I didn't like Marseille at first, but I have to admit, its beginning to grow on me. The first time I saw the city, all that caught my eye was the apparent destitution of the people, the filthiness of the buildings and streets, and the way the roads having been destroyed in the process of reconstruction (I hope!) looked above all else like the gaping mouth of hell out of which the city seemed to be slowly oozing out! Of course, all that stuff was still there last weekend, but this time, and again, with my trusty guidebooks in hand, I got to see some of the really great parts of the city. For example, our first stop was L'abbaye St. Victor, a 5th century church which, like St. Peter, was built on the ruins of a pagan cemetery and currently houses the sarcophogi of several early Christian martyrs (though, none so famous as St. Peter). The church was especially remarkable since even though it housed all of these amazing early Christian and pagan artifacts, the place was not touristy at all. In fact, on a Saturday afternoon, we were the only ones there! The catacombes below the church where the most important artifacts were to be found, were very spacious (which meant I didn't get claustrophobic like at St. Peter's), and without the crowds we were able to wander around quite comfortably. The church also had a beautiful organ which was played while we weret there, adding a very authentic (and a bit creepy) ambience to the whole experience. Also, because the church is, like most ancient european churches, still in use, it was easy to feel as though one were being taken back in time, becoming swept up in the life and spirit of a living church community.

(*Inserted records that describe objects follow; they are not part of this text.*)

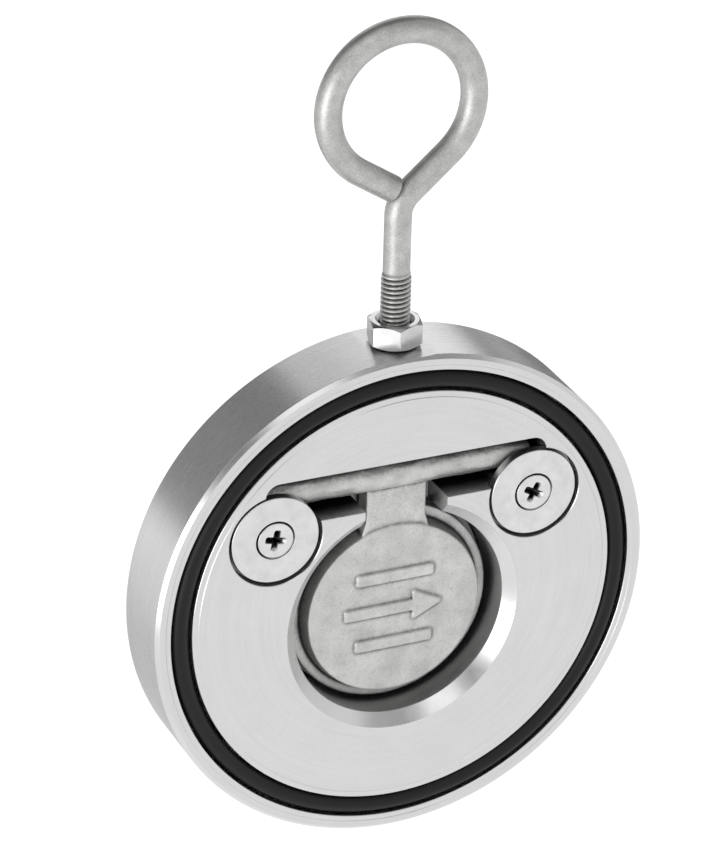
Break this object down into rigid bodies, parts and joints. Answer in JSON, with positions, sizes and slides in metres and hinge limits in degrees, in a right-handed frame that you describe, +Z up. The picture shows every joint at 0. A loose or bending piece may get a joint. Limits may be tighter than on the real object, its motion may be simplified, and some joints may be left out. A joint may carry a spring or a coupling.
{
  "type": "wafer check valve",
  "caption": "Round wafer check valve with a swinging disc hung on a bar, retaining washers, face seals and a lifting eye bolt with a lock nut.",
  "frame": {"origin": "centre of the round body, on the pipe's axis and midway between the two sealing faces", "axes": "+Y along the pipe's axis against the flow, so the downstream face looks along -Y; +Z up, along the eye bolt's stem; +X along the hinge bar"},
  "size_m": [0.107, 0.0174, 0.1755],
  "materials": {
    "turned_body_steel": "lathe turned",
    "cast_disc_steel": "matte casting",
    "washer_steel": "satin",
    "screw_steel": "satin",
    "bent_rod_steel": "pickled",
    "nut_steel": "bright",
    "seal_rubber": "satin black"
  },
  "bodies": {
    "body": {"valve_body": "turned_body_steel", "downstream_face_seal": "seal_rubber", "upstream_face_seal": "seal_rubber", "left_retaining_washer": "washer_steel", "right_retaining_washer": "washer_steel", "left_washer_screw": "screw_steel", "right_washer_screw": "screw_steel"},
    "swing_disc": {"disc": "cast_disc_steel", "disc_seal": "seal_rubber"},
    "lifting_eye": {"eye_bolt": "bent_rod_steel"},
    "nut": {"lock_nut": "nut_steel"}
  },
  "joints": [
    {"name": "disc_swing", "type": "hinge", "parent": "body", "child": "swing_disc", "pos_m": [0, -0.0026, 0.0258], "axis": [-1, 0, 0], "range_deg": [0, 75]},
    {"name": "eye_bolt_turn", "type": "hinge", "parent": "body", "child": "lifting_eye", "pos_m": [0, 0, 0.06], "axis": [0, 0, 1], "range_deg": [-90, 90]},
    {"name": "lock_nut_turn", "type": "hinge", "parent": "body", "child": "nut", "pos_m": [0, 0, 0.056], "axis": [0, 0, 1], "range_deg": [0, 180]}
  ]
}
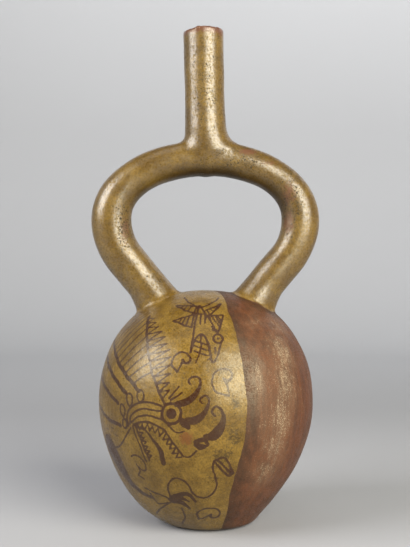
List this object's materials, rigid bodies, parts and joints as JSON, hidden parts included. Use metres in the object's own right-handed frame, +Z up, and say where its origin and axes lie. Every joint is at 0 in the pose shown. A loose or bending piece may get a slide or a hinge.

[Side note: right at this very moment, as I am typing these words, my next-door neighbor and his crew are apparently drunk and singing "Proud Mary" in slurred english at the top of their lungs and pounding on the floor. I just thought you'd all like to know that. Sailors.]

Anyway... L'abbaye St. Victor is located right next to the oldest bakery in Marseille, Le Fours aux Navettes, where they make, among other things, of course, the signature Marseille treat, the navette. Navettes are long, almost canoe shaped cookies that are so dry it is said that you can wait to eat them for up to one year after they are baked and they will still taste exactly the same. Mieko and I opted to eat ours right away. They were good, but as we say back home in MN, they were "different." Crispy on the outside, and just barely moist enough on the insight to not break your teeth, they taste strangely of almonds, vanilla, orange zest, anis, and something that tastes like Earl Grey tea, perhaps bergamot? According to legend, the navettes were created for the pilgrims who came to St. Victor (likely on hands and knees) to stave off hunger. And, since they last forever, I can imagine sailors smuggling a few onto the ship for an occassional treat during their long forays at sea.

[Good god! Will the pounding ever stop?!]

Ok... where was I? Right. So, after St. Victor and our navettes, we wander to the other side of the Old Port, the ancient heart of Marseille, to the opposite side to a neighborhood called the Panier, or Breadbasket. No bakeries on this side, though, mostly just residences tucked back into winding narrow streets at seemingly impossible angles. It was a nice place to escape the throngs of aggressive shoppers, moping smelly homeless folk, drug dealers, prostitutes, etc. It was there that we found a lovely and affordable place for lunch where we could soak up the southern sun and take a load off for, oh, two hours or so, since that's generally how long restaurant service takes in France. Around the corner was the apartment where Napolean actually lived (and not just took a nap or tripped over his shoe-laces, like most of the other monuments throughout France in the form of "Napoleon-was-here").

Finally, we joined the throngs of shoppers (if you can't beat 'em, join 'em!), and lightened the load in our wallets. Not a bad day.

I also bought a few postcards. Want one? Let's make this a little competition, shall we? Nothing like a prize to make things more interesting!

First 5 people to post comments to this blog-post will get a handwritten postcard from yours truly!

Say anything you want, just put your address in there somewhere's so's I can get the darn thing to ya.

Thursday, January 25, 2007

Finding Hope in Bluegrass


I don't usually post links to other stories like this -- I know my readers are busy people, and aren't likely to chase links all day -- but this one is truly special and deserving of your attention. It is a beautiful story, full of heart, the likes of which you don't often find in a newspaper anymore.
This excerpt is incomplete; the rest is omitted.